Likewise the Constitution nowhere grants any individual the right to free speech, free assembly, or free press. It says rather that “Congress shall make no law…” concerning those areas of liberty. State governments had unlimited authority to restrict the press, to limit speech, and otherwise to limit individual liberty. It is a testament to the rewriting of history that we have come to assume that if the federal government did not protect our liberties, we would have no liberties at all. In fact, long before the Constitution was adopted, individual states enacted their own bills of rights which are, more or less, similar to the federal Bill of Rights. But it was state liberty that preceded federal liberty, not the other way around.

Now we have reached the point where the Supreme Court arbitrates how the Constitution — through mythical “incorporation” of the due process clause of the Fourteenth Amendment, which does apply to the states — permits state governments to do this or that.

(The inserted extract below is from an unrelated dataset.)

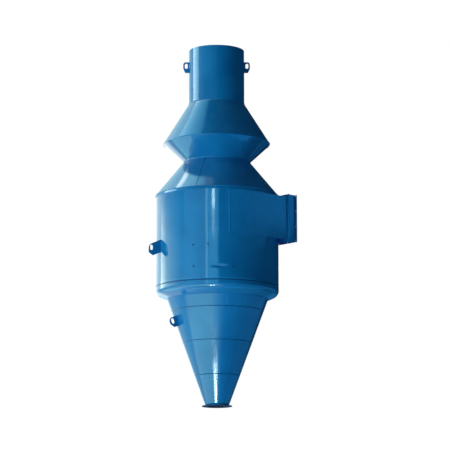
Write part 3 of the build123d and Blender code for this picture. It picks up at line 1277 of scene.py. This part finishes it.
@dataclass
class Studio:
    """Floor, pale world, lamps, cards and camera."""

    camera_place: Spot = (-20.007, -22.220, -2.9016)
    camera_pitch: float = 9.99
    camera_heading: float = -42.205
    camera_roll: float = -0.109
    lens: float = 186.83
    sensor: float = 36.0
    view_reach: float = 400.0
    floor_size: float = 160.0
    floor_glow: float = 1.2
    floor_glow_share: float = 0.75
    world_strength: float = 0.2
    lamps: tuple[Lamp, ...] = (
        Lamp("key_soft_box", -48.0, 1.0, 9.5, 5.0, 880.0, (1.0, 0.97, 0.85)),
        Lamp("fill_soft_box", 25.0, 1.0, 16.0, 8.0, 90.0, (0.6, 0.85, 1.0)),
        Lamp("back_soft_box", 165.0, 6.0, 16.0, 8.0, 900.0, (1.0, 1.0, 1.0)),
    )

    def floor(self) -> None:
        """Lays the pale floor below the hanging vessel."""
        clear()
        bpy.ops.mesh.primitive_plane_add(size=self.floor_size, location=(0, 0, FLOOR_HEIGHT))
        ground = named("studio_floor")
        tidy(ground, outward=False)
        graph = Graph(bpy.data.materials.new("floor_white"))
        matt = graph.node("BsdfDiffuse", Color=srgb(236, 238, 240)).outputs[0]
        bright = graph.node("Emission", Strength=self.floor_glow).outputs[0]
        blend = graph.node("MixShader")
        graph.feed(blend.inputs, graph.times(graph.seen(), self.floor_glow_share), matt, bright)
        graph.show(blend)
        ground.data.materials.append(graph.owner)

    def world(self) -> None:
        """Paints the world white where it is seen, and dimmer where it lights."""
        graph = Graph(bpy.data.worlds.new("studio_world"))
        strength = graph.span(graph.seen(), 0.0, 1.0, self.world_strength, 1.0)
        graph.show(graph.node("Background", Color=WHITE, Strength=strength), "OutputWorld")
        bpy.context.scene.world = graph.owner

    def cards(self) -> None:
        """Stands up the cards that shape the reflections."""
        floor = FLOOR_HEIGHT + 0.02
        ground = ((0.02, floor), (15.0, floor))
        near = ((5.0, floor + 0.01), (13.9, floor + 0.01))
        wall = ((15.0, floor), (15.0, 0.5))
        base = ((14.0, floor), (14.0, 0.8))
        low = ((14.0, 0.8), (14.0, 3.2))
        high = ((14.0, 3.2), (14.0, 5.8))
        dome = ((13.9, 10.0), (9.0, 16.0), (4.0, 22.0))
        dark = srgb(40, 90, 130)
        blue = (0.06, 0.42, 1.0, 1.0)
        dim = (0.5, 0.8, 1.0, 1.0)
        sky = (0.39, 0.77, 1.0, 1.0)
        haze = (0.60, 0.92, 1.0, 1.0)
        deep = (0.25, 0.85, 1.2, 1.0)
        sand = (0.93, 0.86, 0.64, 1.0)
        shade = (0.50, 0.92, 0.86, 1.0)
        cream = (1.0, 1.0, 0.78, 1.0)
        pale = (0.93, 1.0, 0.93, 1.0)
        cool = (0.70, 1.0, 0.98, 1.0)
        warm = (1.0, 0.64, 0.56, 1.0)
        cards = (
            Card("dark_wall", ((15.0, 0.5), (15.0, 12.0)), 1.5, 178.0, dark, (0.3, 0.1)),
            Card("dark_ceiling", ((15.0, 12.0), (0.02, 22.0)), -62.0, 178.0, dark, (0.4, 0.1)),
            Card("dim_sky", ((14.9, 6.4), (14.9, 12.0)), -60.0, 1.5, dim, (0.8, 0.2)),
            Card("blue_ground", ground, 22.0, 112.0, blue, (1.9, 1.8)),
            Card("dark_ground", ground, 112.0, 178.0, dark, (0.3, 0.1)),
            Card("blue_wall", wall, 1.5, 95.0, blue, (1.9, 1.7)),
            Card("fading_wall", wall, 95.0, 142.0, blue, (1.7, 0.5)),
            Card("rear_wall", wall, 142.0, 166.0, blue, (0.2, 0.3)),
            Card("rear_right_wall", wall, 166.0, 180.0, blue, (0.3, 0.8)),
            Card("blue_window", ((14.8, 4.62), (14.8, 6.1)), 16.0, 100.0, blue, (1.0, 2.6)),
            Card("light_ground", near, -90.0, -18.0, sand, (3.9, 4.0)),
            Card("left_ground", near, -136.0, -90.0, shade, (3.5, 3.9), far=sand),
            Card("ground_edge", near, -18.0, 22.0, sand, (4.0, 1.9), far=blue),
            Card("rear_base", base, -180.0, -166.0, cool, (0.8, 1.8)),
            Card("rear_left_base", base, -166.0, -145.0, pale, (2.2, 2.7)),
            Card("far_left_base", base, -145.0, -125.0, cool, (1.2, 1.2), 1.2),
            Card("far_left_wall", ((14.0, 0.8), (14.0, 5.4)), -178.0, -125.0, pale, (2.6, 2.6), 0.9),
            Card("far_left_sky", ((14.0, 5.4), (14.0, 10.0)), -178.0, -113.0, haze, (1.1, 1.9)),
            Card("left_wall_base", base, -125.0, -62.0, cool, (1.3, 1.3), 1.6),
            Card("left_edge_low", low, -125.0, -108.0, cream, (10.5, 6.0)),
            Card("left_wall_low", low, -108.0, -62.0, cream, (5.2, 0.9)),
            Card("left_edge_high", high, -125.0, -108.0, cream, (10.5, 6.0), 0.02),
            Card("left_wall_high", high, -108.0, -62.0, cream, (5.2, 0.9), 0.02),
            Card("left_high_box", ((13.5, 6.2), (13.5, 9.5)), -113.0, -80.0, WHITE, (10.0, 5.0)),
            Card("rear_sky", dome, -166.0, -120.0, haze, (1.2, 3.2), 0.7),
            Card("left_sky", dome, -120.0, -40.0, haze, (5.5, 0.5), 0.7, deep),
            Card("roof_lamp", ((10.2, 14.4), (8.85, 16.1)), -133.0, -122.0, WHITE, (8.0, 7.0)),
            Card("front_soft_box", ((13.0, -2.0), (13.0, 6.5)), -14.0, 2.5, sky, (3.0, 3.0)),
            Card("thin_strip", ((12.6, 0.0), (12.6, 6.3)), -19.5, -16.5, WHITE, (5.0, 5.0)),
            Card("small_lamp", ((12.4, 4.6), (12.4, 5.05)), -8.0, -4.0, warm, (45.0, 45.0)),
            Card("floor_glow", ((6.2, floor + 0.03), (7.9, floor + 0.03)), -21.0, 3.0, warm, (22.0, 22.0)),
            Card("floor_lamp", ((6.4, floor + 0.04), (7.4, floor + 0.04)), -15.0, -4.0, warm, (110.0, 110.0)),
        )
        for card in cards:
            card.build()

    def camera(self) -> None:
        """Places the camera at the photograph's viewing angle."""
        clear()
        pitch, heading = math.radians(90 + self.camera_pitch), math.radians(self.camera_heading)
        level = Euler((pitch, 0, heading)).to_matrix()
        turn = level @ Matrix.Rotation(math.radians(self.camera_roll), 3, "Z")
        bpy.ops.object.camera_add(location=self.camera_place, rotation=turn.to_euler())
        camera = bpy.context.object
        camera.name = "photo_camera"
        camera.data.lens = self.lens
        camera.data.sensor_width = self.sensor
        camera.data.clip_end = self.view_reach
        bpy.context.scene.camera = camera

    def build(self) -> None:
        """Sets up the whole studio."""
        self.floor()
        self.world()
        for lamp in self.lamps:
            lamp.build()
        self.cards()
        self.camera()
        bpy.context.scene.view_settings.view_transform = "Standard"


def main() -> None:
    """Builds every sub-assembly in order, logging each, then the studio."""
    logging.basicConfig(level=logging.INFO, format="%(message)s")
    finishes = Finishes()
    for kind in (Cone, Barrel, Head, Inlet, Lugs):
        kind(finishes).build()
        LOG.info("%s done", kind.__name__)
    Studio().build()


if __name__ == "__main__":
    main()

Instead of the simple language of our foundational document, which Christine O’Donnell correctly notes says nothing about separation of church and state — nothing about state governments at all — and which relates only to a power denied Congress, the pundits of progressive thinking rely upon federal judges, our new lords and kings, to declare what ordinary words really mean. It is almost as if our Founding Fathers had written the liberating documents of American life in Sanskrit and deferred all answers on meaning to an anticipated caste of Brahmins.

Read also: O'Donnell's 'Gaffe' on the First Amendment


SOURCE:
http://www.thenewamerican.com/usnews/constitution/4951-did-odonell-read-the-constitution-right
 
Rick banning contraception, porn, gay bashing etc is limiting freedoms as well.

When has he called for a federal ban on any of them?

I bet you Ron also personally opposes all of them.


And how does that in any way justify you saying to Constitution should be amended to ban the God-given right to expression if it has to do with religion?
 
Last edited:
No it doesn't. Why would states then have the right to ban drugs or alcohol? States do have the constitutional power to ban certain substances, the federal government does not without a constitutional amendment.

No states don't have the right to ban any commerce what so ever.
 
I'm not sure on that.

,but if it's not in the Constitution, it should be.

The founding fathers disagreed, thats why its not in the constitution. The government shall make NO LAW respecting the establishment of religion or the FREE EXERCISE THEREOF. Thats what it says. Very clear. Very plain. anti-religious bigots please exit left america is not for you. Thanks.
 
No states don't have the right to ban any commerce what so ever.

Yes they do. Why do you think Ron Paul days drug policy is a state issue? It's because states have the power to ban or legalize drugs. Why were states able to ban alcohol before a constitutional amendment made prohibition nationwide? Why are there still some dry counties? State government does have the power to ban substances.
 
Commerce clause was reinterpreted during the New Deal to allow the government to regulate interstate commerce, which was bad.

Neither states not federal government should get to regulate commerce.
 
Commerce clause was reinterpreted during the New Deal to allow the government to regulate interstate commerce, which was bad.

Update:

Neither states not federal government should get to regulate commerce.

Wait, did you just prove yourself wrong?

You just said the Government took away the power of the states, "which was bad."

I agree... That was bad. The States DO have the authority.
 
Last edited:
Commerce clause was reinterpreted during the New Deal to allow the government to regulate interstate commerce, which was bad.

Neither states not federal government should get to regulate commerce.

Now you're backtracking on your previous argument. States do have the right to regulate intrastate commerce, the federal government does have the power to regulate interstate commerce. The New Deal era, however, grossly distorted the federal government's reach into intrastate commerce.